Development and experimental study of machining parameters in ultrasonic vibration-assisted turning

Abstract

In recent years applications of hard materials in different industries, like aerospace, defence and petrochemicals sectors etc. have been increased remarkably. The machining of these hard materials is very difficult in conventional turning process. Ultrasonic assisted turning is a suitable and advanced process for machining hard and brittle material because of its intermittent cutting mechanism. In the present work, an ultrasonic vibratory tool (UVT) is designed and analyzed using ANSYS ® environment for calculation of its natural frequency and working amplitude of vibration.

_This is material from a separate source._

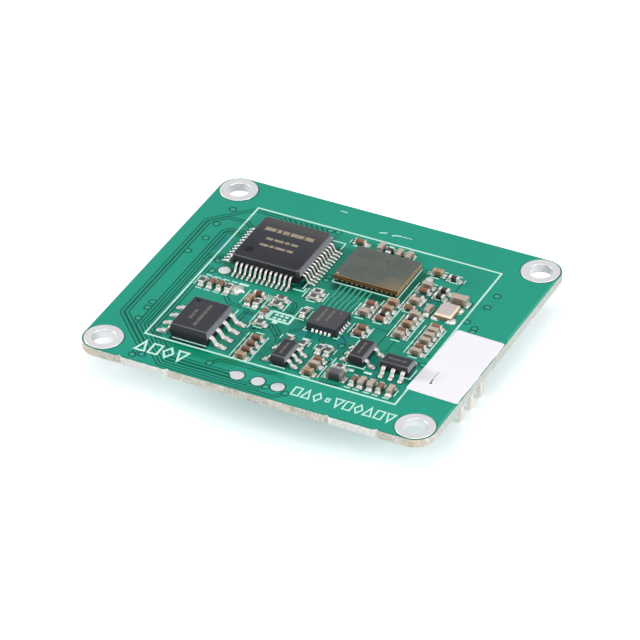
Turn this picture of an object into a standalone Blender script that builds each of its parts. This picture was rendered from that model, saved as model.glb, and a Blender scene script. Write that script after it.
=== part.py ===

An ultrasonic assisted turning system is designed considering cutting tool as a cantilever beam. Experimental study has been carried out to find the difference between ultrasonic- assisted and conventional turning at different cutting conditions taking carbon steel (a general purpose engineering material) as the work piece material. It is found that ultrasonic assisted turning reduces the surface roughness and cutting force in comparison with conventional turning. It is well known that cutting force and surface finish/roughness are two major parameters which affect the productivity of the turning process. In the present work, Grey based Taguchi method is used to optimize both cutting force and surface roughness to find the best possible machining parameters under the used experimental working conditions. Also, second order response models for the surface roughness and cutting force are developed and confirmation experiments are conducted.